Entretanto, várias influenciadoras e celebridades parecem estar a evitar as pestanas marcadas no que já foi apelidado de movimento #fullfacenomascara. Estarão também as mulheres a afastar-se da tendência das grandes pestanas, tipicamente femininas?
Apesar de a tendência "sem rímel" estar a ganhar força, com um número crescente de pessoas a mostrar as suas pestanas naturais como parte de uma mudança mais ampla para a beleza minimalista, o rímel continua a ser um dos produtos cosméticos mais amplamente utilizados, explica Clare Hennigan, analista principal de beleza e cuidados pessoais da empresa de investigação Mintel, à CNN. Na verdade, continua a ser o produto de maquilhagem ocular mais utilizado nos EUA, refere, indicando que "a tendência sem rímel levará bastante tempo, se é que alguma vez o conseguirá, a ser adotada em larga escala".
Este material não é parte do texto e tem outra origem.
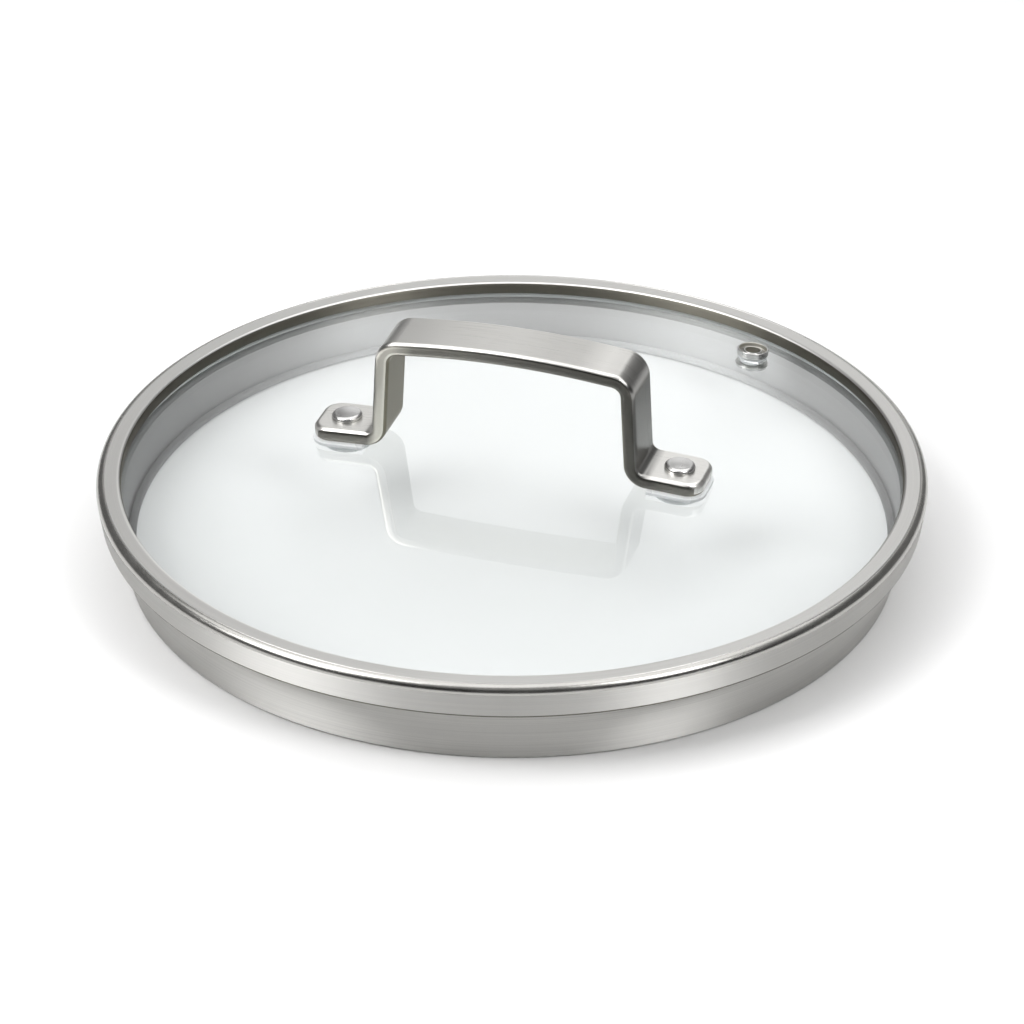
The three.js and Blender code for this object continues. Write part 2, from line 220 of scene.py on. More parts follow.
def rounded(corners):
    """Closed outline through (x, z, radius) corners, each rounded by its radius."""
    outline = []
    count = len(corners)
    for i, (x, z, radius) in enumerate(corners):
        here = Vector((x, z))
        if radius == 0:
            outline.append(here)
            continue
        around = [Vector(corners[i - 1][:2]), here, Vector(corners[(i + 1) % count][:2])]
        arc = bent_line([(*around[0], 0), (*here, radius), (*around[2], 0)])[1:-1]
        reach_before = (around[0] - here).length
        reach_after = (around[2] - here).length
        tangent = (arc[1][0] - here).length
        if tangent + SUPPORT > reach_before / 2:
            arc = arc[1:]
        if tangent + SUPPORT > reach_after / 2:
            arc = arc[:-1]
        outline += [point for point, _ in arc]
    return outline


# ---- meshes ----
def lathe(outline, segments):
    """Vertices and faces of a closed outline of (radius, height) points turned round Z."""
    count = len(outline)
    angles = [2 * math.pi * i / segments for i in range(segments)]
    vertices = [(r * math.cos(a), r * math.sin(a), z) for a in angles for r, z in outline]
    faces = []
    for i in range(segments):
        here, there = i * count, (i + 1) % segments * count
        for j in range(count):
            k = (j + 1) % count
            faces.append((here + j, there + j, there + k, here + k))
    return vertices, faces


def ring_faces(levels, count):
    """Faces between rings of points, one ring at each level."""
    faces = []
    for level in range(levels - 1):
        here, there = level * count, (level + 1) * count
        for i in range(count):
            k = (i + 1) % count
            faces.append((here + i, here + k, there + k, there + i))
    return faces


def placed(part, matrix):
    """A part moved by a matrix."""
    vertices, faces = part
    return [matrix @ Vector(v) for v in vertices], faces


def closed_mesh(name, part):
    """A mesh in metres of a part in mm, with its doubled points merged and its faces pointing out."""
    vertices, faces = part
    mesh = bpy.data.meshes.new(name)
    mesh.from_pydata([Vector(v) * MM for v in vertices], [], faces)
    shape = bmesh.new()
    shape.from_mesh(mesh)
    bmesh.ops.remove_doubles(shape, verts=shape.verts, dist=MERGE_DISTANCE)
    bmesh.ops.dissolve_degenerate(shape, edges=shape.edges, dist=MERGE_DISTANCE)
    bmesh.ops.recalc_face_normals(shape, faces=shape.faces)
    shape.to_mesh(mesh)
    shape.free()
    return mesh


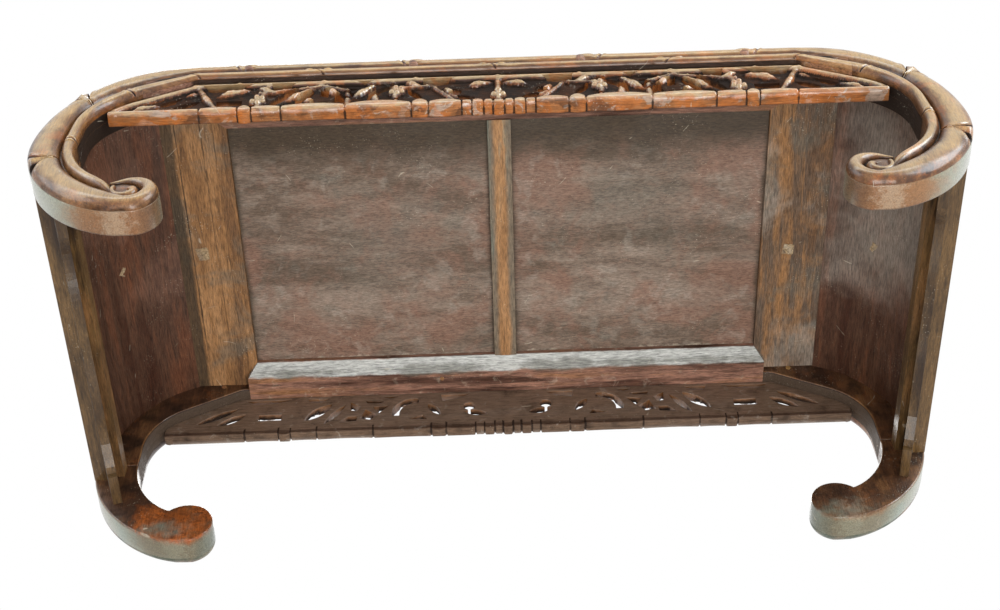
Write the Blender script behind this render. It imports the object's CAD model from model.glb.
import itertools
import math

import bpy
import numpy as np
from bpy.props import FloatProperty, FloatVectorProperty, PointerProperty
from bpy.types import Operator, Panel, PropertyGroup
from mathutils import Matrix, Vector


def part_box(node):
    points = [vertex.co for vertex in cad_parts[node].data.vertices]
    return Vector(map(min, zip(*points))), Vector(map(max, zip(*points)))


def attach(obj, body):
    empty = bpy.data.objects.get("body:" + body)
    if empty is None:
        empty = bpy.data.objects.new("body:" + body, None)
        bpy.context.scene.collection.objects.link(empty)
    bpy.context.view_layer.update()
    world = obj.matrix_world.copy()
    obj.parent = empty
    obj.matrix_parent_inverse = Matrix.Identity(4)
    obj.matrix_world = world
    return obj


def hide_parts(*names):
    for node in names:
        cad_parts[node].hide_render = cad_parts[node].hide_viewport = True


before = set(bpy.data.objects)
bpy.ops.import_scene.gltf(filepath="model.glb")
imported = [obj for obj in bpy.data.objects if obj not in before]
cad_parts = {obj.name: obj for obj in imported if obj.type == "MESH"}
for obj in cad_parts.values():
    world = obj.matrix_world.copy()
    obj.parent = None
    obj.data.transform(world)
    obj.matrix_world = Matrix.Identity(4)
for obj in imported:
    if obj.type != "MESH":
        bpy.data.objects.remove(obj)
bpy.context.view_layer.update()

bl_info = {
    "name": "Opium Table",
    "version": (1, 0, 0),
    "blender": (4, 5, 0),
    "location": "View3D > Sidebar > Opium Table",
    "description": "Dresses the table's frame with its carved bamboo, aprons and worn wood",
    "category": "Object",
}

HALF_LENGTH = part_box("foot_front_right")[1].x
TOP_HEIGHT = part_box("top_panel_right")[1].z
# The end rails' tenons and the end boards stop at the same depth in the planks
INNER_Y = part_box("end_rail_right")[1].y


# Properties

def length(name, text, value):
    return FloatProperty(name=name, description=text, default=value, unit="LENGTH", precision=4)


def number(name, text, value):
    return FloatProperty(name=name, description=text, default=value, precision=3)


def degrees(name, text, value):
    return FloatProperty(name=name, description=text, default=math.radians(value), unit="ROTATION")


def tone(name, text, value):
    return FloatVectorProperty(name=name, description=text, default=value, size=3,
                               min=0.0, max=1.0, subtype="COLOR")


class LegForm(PropertyGroup):
    """Outline of the C legs, shared by the rails' ends and the rolled ends."""
    plank_face: length("Plank face", "Depth of the planks' outer face from the middle", 0.300)
    plank: length("Plank", "Thickness of the leg planks", 0.044)
    width: length("Leg width", "Width of the C at the waist", 0.064)
    waist: length("Waist", "Height of the widest point", 0.175)
    curve_run: length("Curve run", "Run of the upper curve", 0.185)
    foot_run: length("Foot run", "Run of the foot back to the scroll", 0.155)
    fullness: number("Fullness", "Fullness of the foot, where 2 is an ellipse", 1.85)
    scroll: length("Scroll", "Radius of the scroll", 0.040)
    sole_wear: length("Sole wear", "Depth worn off the sole", 0.0015)
    throat: length("Throat", "Height of the foot's hollow side", 0.060)
    shoulder_run: length("Shoulder run", "From the widest point to the rail's straight edge", 0.203)
    shoulder_slope: degrees("Shoulder slope", "Slope of the shoulder's lower edge", 30)
    armpit: length("Armpit", "Radius between shoulder and leg", 0.105)
    rail_height: length("Rail height", "Height of the long rails", 0.034)
    lap_out: length("Lap", "From the widest point to the outer end of the half lap", 0.130)
    lap_length: length("Lap length", "Length of the half lap", 0.085)
    arris: length("Arris", "Radius of the planks' worn edges", 0.0028)
    board: length("End board", "Thickness of the bent end boards", 0.012)
    board_joint: degrees("Board joint", "Angle on the curve where the end boards meet", 43)
    board_start: length("Board start", "From the widest point to the first end board", 0.129)
    board_low: length("Board low", "Height of the lower end board's bottom edge", 0.190)


class BambooForm(PropertyGroup):
    """Bamboo mouldings along the rails and legs."""
    rail_share: number("Rail share", "Share of the rail's height that the outer bamboo takes", 0.58)
    leg_share: number("Leg share", "Share of the leg's width that the outer bamboo takes", 0.69)
    outer_height: length("Outer height", "Height of the outer bamboo", 0.0070)
    inner_height: length("Inner height", "Height of the inner bamboo", 0.0065)
    knot: length("Knot", "Length of bamboo that a knot takes", 0.013)
    leaf: length("Leaf", "Width of the leaf buds on the legs", 0.036)
    leaf_angle: degrees("Leaf angle", "Angle of the knee's leaf bud on the upper curve", 39)
    sunk: length("Sunk", "Depth of the mouldings' edges behind the plank face", 0.006)
    bud_length: length("Bud length", "Length of a bud on the rail", 0.036)
    bud_width: length("Bud width", "Width of a bud on the rail", 0.016)
    bud_height: length("Bud height", "Height of a bud over the bamboo", 0.0017)
    eye: length("Eye", "Radius of the hollow round the scroll's eye", 0.014)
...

Mas as tendências são, de facto, cíclicas. E para cada ação há uma reação, aponta Meredith Jones: "As modas nascem dos tempos em que vivemos", afirma. "Os anos 60 foram um exemplo clássico. Uma das queixas dos conservadores nessa altura era que já não conseguiam distinguir homens e mulheres devido à prevalência de calças à boca de sino e cabelo comprido em ambos os sexos. Nos anos 80, em reação à primeira-ministra conservadora Margaret Thatcher, a moda nos clubes londrinos tornou-se muito arrojada. Estes movimentos são sempre cíclicos".